病期などを考慮して薬物療法の方針を決める
「小細胞肺癌」と「非小細胞肺癌」とでは、治療方針が異なります。 小細胞肺癌の場合は、薬物療法が中心となります。 非小細胞肺癌の場合、薬物療法を行うかどうかは、病気の進行度を表す「病期(ステージ)」に加えて、 患者の体力や年齢、肝臓や腎臓、心臓などの機能が保たれているか、合併症の有無などによって決められます。 さらに、今後どのように生活していきたいかということなどを担当医とよく話し合いながら、治療方針を決めていきます。
■抗癌剤のタイプ
大きく2つに分けられ、作用の仕組みが異なる
肺癌の治療に用いられる抗癌剤は、大きく次の2つに分けられます。
- ▼従来の抗癌剤
- 「殺細胞性抗癌剤」とも呼ばれ、増殖しているすべての細胞に対して作用します。 癌細胞にとどまらず、周りの正常な細胞にも作用が及ぶため、さまざまな副作用も現れます。
- ▼分子標的薬
- 近年注目されている抗癌剤です。癌細胞には特徴的な分子の異常があり、分子標的薬はその異常に対して作用するため、 癌細胞だけを狙い撃ちすることができます。大きな効果が期待できますが、正常な細胞にも多少作用するため、 副作用が全くないわけではありません。
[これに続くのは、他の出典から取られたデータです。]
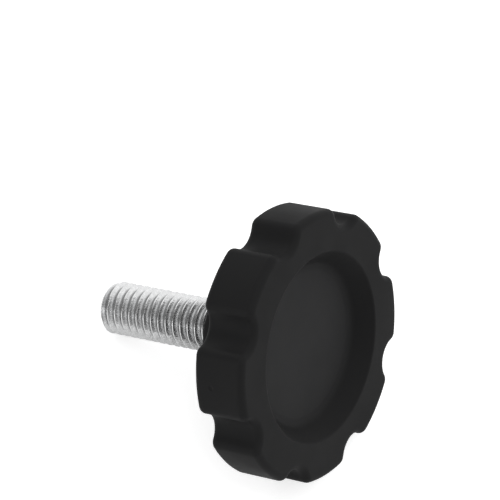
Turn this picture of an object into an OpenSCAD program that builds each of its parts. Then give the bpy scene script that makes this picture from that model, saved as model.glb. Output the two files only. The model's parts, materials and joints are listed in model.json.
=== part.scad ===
// Clamping screw: a lobed plastic hand knob with a threaded steel stud moulded into it.
// It lies on a flat surface, on two neighbouring lobes and the tip of its stud.

/* [Grip] */
// Diameter over the lobes
grip_d = 30; // [28.5:0.5:39]
// Thickness of the lobed rim
rim_t = 6.15; // [4.9:0.05:9]
// Number of scallops, with a lobe between each two
scallops = 8; // [6:1:9]
// Radius of each scallop
scallop_r = 2.25; // [1.65:0.05:2.7]
// Depth of each scallop below the lobes
scallop_depth = 1.65; // [1.1:0.05:2.1]
// Rounding of the corner between a scallop and a lobe
corner_r = 1.125; // [0.9:0.025:1.35]
// Rounding of the outer face's edge
front_edge_r = 0.75; // [0.3:0.05:0.85]
// Rounding of the back face's edge
back_edge_r = 0.675; // [0.3:0.025:0.85]

/* [Recess] */
// Diameter of the recess at the outer face
recess_d = 21; // [15:0.5:22.5]
// Depth of the recess
recess_depth = 2.25; // [1.5:0.05:3]
// Slope of the recess wall from the screw's axis, in degrees
recess_draft = 36; // [5:1:45]
// Rounding between the recess wall and its floor
recess_floor_r = 1.1; // [0.4:0.1:1.5]
// Rounding of the recess rim
recess_rim_r = 0.3; // [0.15:0.05:0.6]

/* [Hub] */
// Height of the hub behind the rim
hub_h = 5.85; // [4.9:0.05:10.5]
// Diameter of the hub at its free end
hub_d = 11; // [10.2:0.1:13.5]
// Slope of the hub wall from the screw's axis, in degrees
hub_draft = 4; // [1:0.5:8]
// Rounding of the hub's free end
hub_end_r = 0.45; // [0.15:0.05:0.75]
// Rounding where the hub meets the rim
hub_root_r = 0.9; // [0.4:0.1:1.5]
// Depth of the relief round the stud in the hub's end
relief_depth = 0.6; // [0.3:0.1:0.9]
// Width of the relief beyond the thread
relief_w = 0.3; // [0.15:0.05:0.6]

/* [Stud] */
// Diameter over the thread
thread_d = 6; // [4.5:0.5:6.5]
// Length of the thread out of the hub
stud_l = 16.1; // [9:0.1:34]
// Height of the chamfer at the tip
tip_chamfer = 0.6; // [0.3:0.05:0.9]
// Height of the thread's crest above the plain shank
crest_h = 0.3; // [0.15:0.05:0.6]
// Width across the flats of the anchor head
anchor_af = 8.2; // [7.2:0.1:9]
// Height of the anchor head
anchor_h = 3.4; // [2.3:0.1:4.5]
// Plastic between the recess floor and the anchor head
anchor_cover = 1.5; // [1.1:0.1:2.2]

/* [Hidden] */
$fn = 96;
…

最近は、遺伝子レベルでの分子標的薬の研究が進歩し、治療前に薬の効果の有無がわかるようになってきました。 それにより、個々の患者さんに合わせて治療をする「個別化治療」が進んでいます。
■抗癌剤選択のポイント
年齢や癌のタイプなどから、患者さんに合った薬を選ぶ
ある程度進行した肺癌の治療では、まず、患者さんが抗癌剤による治療に耐えられるかどうかが重要なポイントになります。 それを調べるための要素となるのが、「年齢」「体力」「持病の有無」「肝臓や腎臓の状態」などです。 年齢は、75歳前後までが一つの目安になります。体力は、少なくとも軽い労働ができる程度が必要と考えられ、 ふだんの生活がどの程度できているかを目安とします。ただ、年齢や体力が目安を満たしていても、 持病の内容や程度によっては、治療が難しい場合もあります。肝臓や腎臓の状態に関しては、機能が正常であれば、 特に問題はありません。
●肺癌のタイプも薬の選択に関わる
肺癌は、「非扁平上皮癌」「扁平上皮癌」「小細胞肺癌」に大別され、非扁平上皮癌はさらに 「腺癌」と「大細胞癌」に分けられます。非扁平上皮癌は喫煙者に多く、腺癌は肺癌全体の約50%、 大細胞癌は約5%を占めています。扁平上皮癌と小細胞癌は喫煙者に多く、扁平上皮癌が全体の30%、小細胞肺癌は約15%を占めます。 こうした肺癌のタイプによっても、抗癌剤の選択は異なります。
●小細胞肺癌の薬物療法
肺癌全体の約15%を占める小細胞肺癌は、進行が非常に早く、根治が難しい癌です。 そのため、基本的には癌が見つかった段階で、すでにリンパ節や他の臓器などに転移があると考えて、 手術は行わず、最初から抗癌剤を使用します。また、小細胞肺癌には、抗癌剤がよく効くといわれています。 小細胞肺癌は、進行の程度によって、「限局型」と「進展型」に分類されます。 限局型は、全ての癌が放射線の照射可能な範囲内にとどまっている場合で、進展型は、癌がそれ以上に広がっている場合です。 一般的に、限局型は抗癌剤による薬物療法と放射線療法を組み合わせて行い、進展型は抗癌剤による薬物療法のみが行われます。